Como máximo exponente de Lo mejor de Silverberg figura uno de los pocos premios que se llevó en esta parte de su carrera: el Nebula al mejor relato por «Pasajeros». Justo galardón que confirma la idea que su autor se ha desenvuelto con igual fortuna en cualquiera de los formatos que ha afrontado. Desde la desolación, la impotencia y la resignación nos habla de unos personajes obligados a pulular por una realidad incierta, acechados por unas extrañas presencias que en cualquier momento pueden tomar control de sus actos y convertirles en meros títeres, sujetos a sus caprichos y dementes juegos. Además es una muestra de las nuevas maneras narrativas a las que se estaba abriendo. Frente al convencionalismo de su estilo anterior, poco a poco empezó a utilizar técnicas menos usuales, como el uso del presente, que le proporciona a «Pasajeros» una mayor inmediatez y a los miedos de su protagonista una inquietante verosimilitud.

Este «experimentalismo» también resulta patente en los dos cuentos que cierran el libro: «Danza al sol» y «Buenas noticias del vaticano». El primero, a través de un lúcido la naturaleza humana es la que es, nos retrotrae a uno de los momentos más violentos de la historia de la civilización: la masacre de los nativos americanos a manos del hombre blanco. Y el segundo ofrece un vistazo a un Silverberg más humorístico, con la religión católica como blanco, esta vez personificada con un concilio que cambiará para siempre a la Iglesia. Una visión desmitificadora, ácida y llena de inteligencia, que repetiría posteriormente con el cristianismo en general, «El proclamador«, o el judaísmo, «El Dybbuk de Mazel Tov IV«.
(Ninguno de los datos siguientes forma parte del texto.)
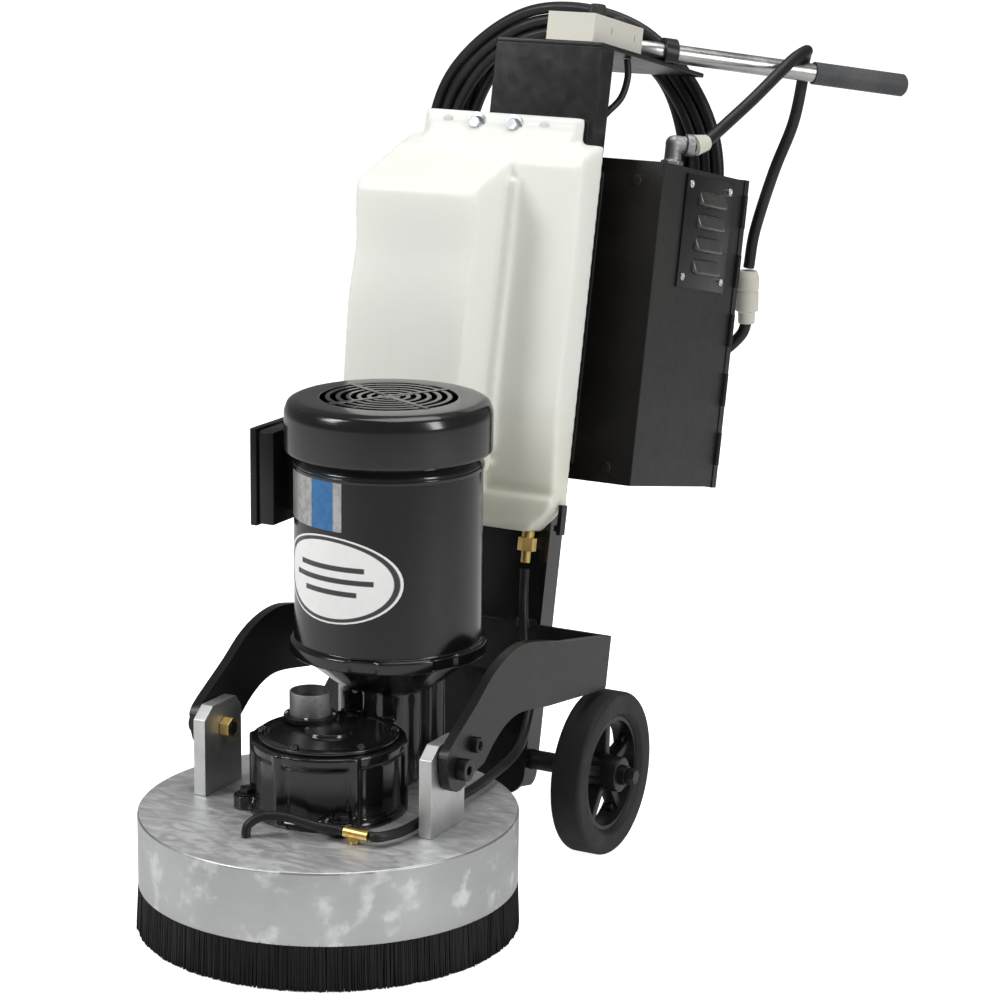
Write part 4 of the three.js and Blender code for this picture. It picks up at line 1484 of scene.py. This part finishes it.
@dataclass
class Motor:
    """Upright electric motor with its fan cover, junction box and labels."""

    radius: float = 0.113
    ring_r: float = 0.119
    low: float = 0.302
    ring_top: float = 0.318
    shell_top: float = 0.556
    cover_r: float = 0.1246
    cover_top: float = 0.612
    slots: int = 6
    slot_pitch: float = 0.0123
    slot_width: float = 0.0068

    def build(self) -> None:
        """Make the motor."""
        at = HEAD @ Matrix.Translation((0.0, MOTOR_Y, 0.0))
        r = self.radius
        shell = [
            (0.016, self.low), (self.ring_r, self.low), (self.ring_r, self.ring_top - 0.002),
            (self.ring_r - 0.003, self.ring_top), (r, self.ring_top + 0.001), (r, self.shell_top - 0.020),
            (r - 0.006, self.shell_top - 0.012), (r - 0.006, self.shell_top), (0.016, self.shell_top),
        ]
        recess = [math.radians(a) for a in (-75, -25, 105, 155)]

        def scalloped(radius: float, height: float, angle: float) -> float:
            if height > self.ring_top + 0.0005 or radius < self.ring_r - 0.004:
                return radius
            near = min(abs(math.remainder(angle - a, math.tau)) for a in recess)
            return radius - (0.004 if near < 0.13 else 0.0)

        body = lathe(rounded(shell, 0.0016), 180, reach=scalloped)
        place("motor_can", body, at, "gloss_black", Body.HEAD, "motor_shell")
        seam = lathe(
            rounded(
                [(r - 0.001, 0.5285), (r + 0.0016, 0.5285), (r + 0.0016, 0.5335), (r - 0.001, 0.5335)], 0.001
            ),
            FINE,
            True,
        )
        place("motor_seam", seam, at, "gloss_black", Body.HEAD)
        self.cover(at)
        self.box()
        self.labels()
        row = Repeater("on_points", False)
        level = self.cover_top - 0.014
        dimples = []
        for a in (math.radians(-118 + 90 * k) for k in range(4)):
            dimples.append((0.1155 * math.cos(a), MOTOR_Y + 0.1155 * math.sin(a), level + 0.006))
        screws = row.bake("cover_screws", spots(dimples, HEAD), cap_screw(0.0052, 0.0042), "satin_black")
        place_mesh("cover_screws", screws, "satin_black", Body.HEAD)

    def cover(self, at: Matrix) -> None:
        """Make the fan cover and its slotted grille.

        Args:
            at: motor axis matrix.
        """
        r, top = self.cover_r, self.cover_top
        open_r = 0.014 + self.slot_pitch * (self.slots - 1) + self.slot_width
        rim = [
            (self.radius - 0.0055, self.shell_top - 0.010), (r - 0.0006, self.shell_top - 0.007),
            (r, self.shell_top - 0.004),
            (r, top - 0.016), (r - 0.004, top - 0.005), (r - 0.014, top - 0.0005), (open_r, top),
            (open_r, top - 0.003), (r - 0.016, top - 0.0035), (r - 0.006, top - 0.014),
            (r - 0.003, self.shell_top), (self.radius - 0.0055, self.shell_top - 0.006),
        ]
        piece = lathe(rounded(rim, 0.004, 4), 180, closed=True)
        for k in range(self.slots):
            outer = 0.014 + self.slot_pitch * k
            inner = 0.0 if k == 0 else outer - (self.slot_pitch - self.slot_width)
            bar = [(inner, top - 0.0025), (outer, top - 0.0025), (outer, top), (inner, top)]
            piece.merge(lathe(rounded(bar, 0.0006), FINE, inner > 0))
        for k in range(4):
            spoke = slab((0.006, -0.004, top - 0.0028), (open_r + 0.002, 0.004, top + 0.0004), 0.0006)
            piece.merge(spoke.moved(Matrix.Rotation(math.radians(62 + 90 * k), 4, "Z")))
        place("fan_hood", piece, at, "gloss_black", Body.HEAD, "fan_cover")

    def box(self) -> None:
        """Make the junction box with its lid."""
        shape = slab((-0.1505, 0.087, 0.448), (-0.128, 0.173, 0.564), 0.004)
        shape.merge(slab((-0.1605, 0.085, 0.446), (-0.1510, 0.175, 0.566), 0.0015))
        shape.merge(slab((-0.130, 0.116, 0.462), (-0.104, 0.164, 0.530), 0.004))
        shape.merge(slab((-0.1525, 0.09, 0.451), (-0.149, 0.17, 0.561), 0.0))
        place("terminal_box", shape, HEAD, "satin_black", Body.HEAD, "junction_box")

    def labels(self) -> None:
        """Lay the two blank labels on the shell."""
        self.wrapped("rating_plate", "foil_label", (-152, -89), (0.470, 0.534), False)
        self.wrapped("oval_sticker", "oval_label", (-147, -51), (0.358, 0.464), True)

    def wrapped(
        self, name: str, finish: str, span: tuple[float, float], height: tuple[float, float], oval: bool
    ) -> None:
        """Wrap a label round the shell.

        Args:
            name: piece name.
            finish: finish name.
            span: angles in degrees.
            height: low and high edge.
            oval: elliptic outline instead of a rectangle.
        """
        rows, columns = 24, 48
        mesh = bpy.data.meshes.new(name)
        points: list[Point] = []
        coords: list[tuple[float, float]] = []
        for i in range(rows + 1):
            for k in range(columns + 1):
                u, v = k / columns, i / rows
                if oval:
                    t, reach = 2 * math.pi * u, v
                    u, v = 0.5 + 0.5 * reach * math.cos(t), 0.5 + 0.5 * reach * math.sin(t)
                a = math.radians(span[0] + (span[1] - span[0]) * u)
                r = self.radius + 0.0005
                points.append(
                    (
                        r * math.cos(a),
                        HEAD_SHIFT + MOTOR_Y + r * math.sin(a),
                        height[0] + (height[1] - height[0]) * v,
                    )
                )
                coords.append((u, v))
        wide = columns + 1
        faces = [
            (i * wide + k, i * wide + k + 1, (i + 1) * wide + k + 1, (i + 1) * wide + k)
            for i in range(rows)
            for k in range(columns)
        ]
        mesh.from_pydata(points, [], faces)
        layer = mesh.uv_layers.new(name="print")
        for loop in mesh.loops:
            layer.data[loop.index].uv = coords[loop.vertex_index]
        mesh.shade_smooth()
        place_mesh(name, mesh, finish, Body.HEAD)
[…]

Una pena que la colección esté descatalogada, porque es uno de esos títulos fundamentales de la cf de la segunda mitad de siglo XX. Urge una reedición, o la publicación de un libro similar añadiendo lo mejor de sus últimos 30 años de carrera, con «Rumbo a Bizancio», «Gilgamesh in the outback», «Entra un soldado. Después entra otro», y algún otro relato esencial de esos que ha escrito y, lamentablemente, no nos ha llegado.